La tecnología, usada por quienes tienen el poder, nos controla: ahora es posible saber prácticamente cualquier cosa de cada uno de nosotros, e incluso nosotros mismos consciente e inconscientemente alimentamos ese proceso interactuando en las redes. Todos estamos muchísimo más expuestos, aunque mucho más las personas públicas, que deberán encajar la crítica por lo que hagan, asumir sus responsabilidades y afrontar las consecuencias de sus actos. La rendición de cuentas, la transparencia, la información veraz, antes que la desinformación o las campañas de insultos gratuitos, que no favorecen la credibilidad de nuestros políticos y seguramente se volverán en contra de quienes los produzcan.

Tener tantas posibilidades hace que las relaciones que parecen mucho más ricas, más extensas, sean en realidad mucho más frías y limitadas. El miedo, la inseguridad, el desconocimiento o simplemente el tratar de conservar nuestros privilegios nos hacen querer cerrar fronteras, que los inmigrantes no vengan, que cada persona no pueda vivir su identidad como desee, que nuestros mayores se queden confinados en residencias gestionadas buscando la mayor rentabilidad económica posible, que quienes no son (somos) productivos dependan de la profesional y el cuidado de unos profesionales de los que solo nos acordamos en momentos de crisis extrema.

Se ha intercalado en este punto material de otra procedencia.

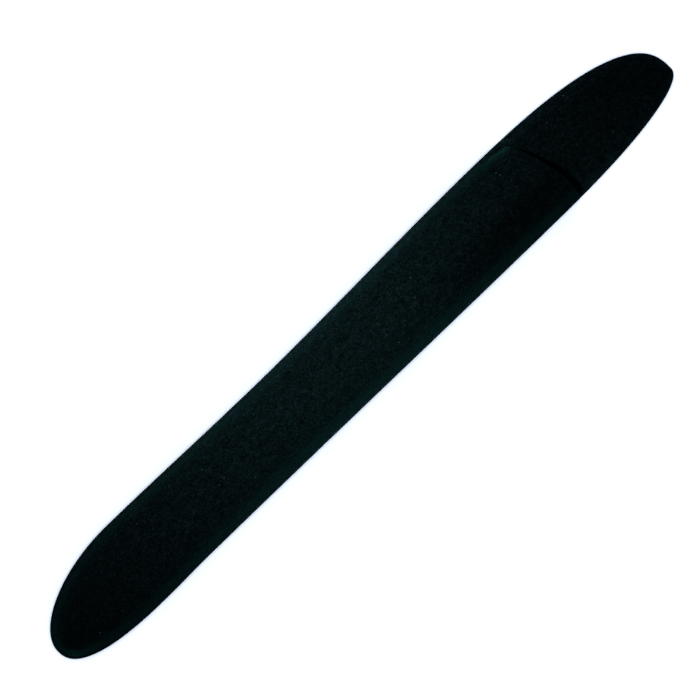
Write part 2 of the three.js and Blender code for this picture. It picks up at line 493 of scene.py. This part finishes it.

Las leyes de las que una sociedad democrática se dota y que deben ser para todos, las uso a mi conveniencia y si no me sirven las cambio o si no puedo cambiarlas no las cumplo, dicen algunos. Quienes ostentan el poder y la representación son quienes tienen una mayor obligación de trasparencia: cuanto más alta es su posición, más exigible resulta la honestidad en la información que se transmite.

La solidaridad es uno de los valores del ser humano, pero no puede depender de la voluntad individual de las personas. Por eso, para progresar como sociedad, debemos continuar avanzando en la construcción de sociedades más igualitarias donde todos tengan cabida sea cual sea su color, su religión, su identidad o sus capacidades. Cada persona es valiosa en sí misma, en lugar de encerrarnos en nosotros mismos, en nuestros privilegios, valores y costumbres, aceptemos la riqueza que nos aporta la persona a nuestro lado. Lo que importa son las personas y sus actos, no su color o sus apellidos.

La globalización ha hecho que, en cualquier rincón del mundo, cualquier persona que tenga acceso a una conexión y a un ordenador pueda enterarse instantáneamente de todo lo que sucede en cualquier otra parte. El mundo se ha hecho mucho más estrecho y pequeño y ya no parecen tener demasiado sentido unas fronteras trazadas en un mapa y que, a menudo han sido trazadas como consecuencia de guerras y destrucción.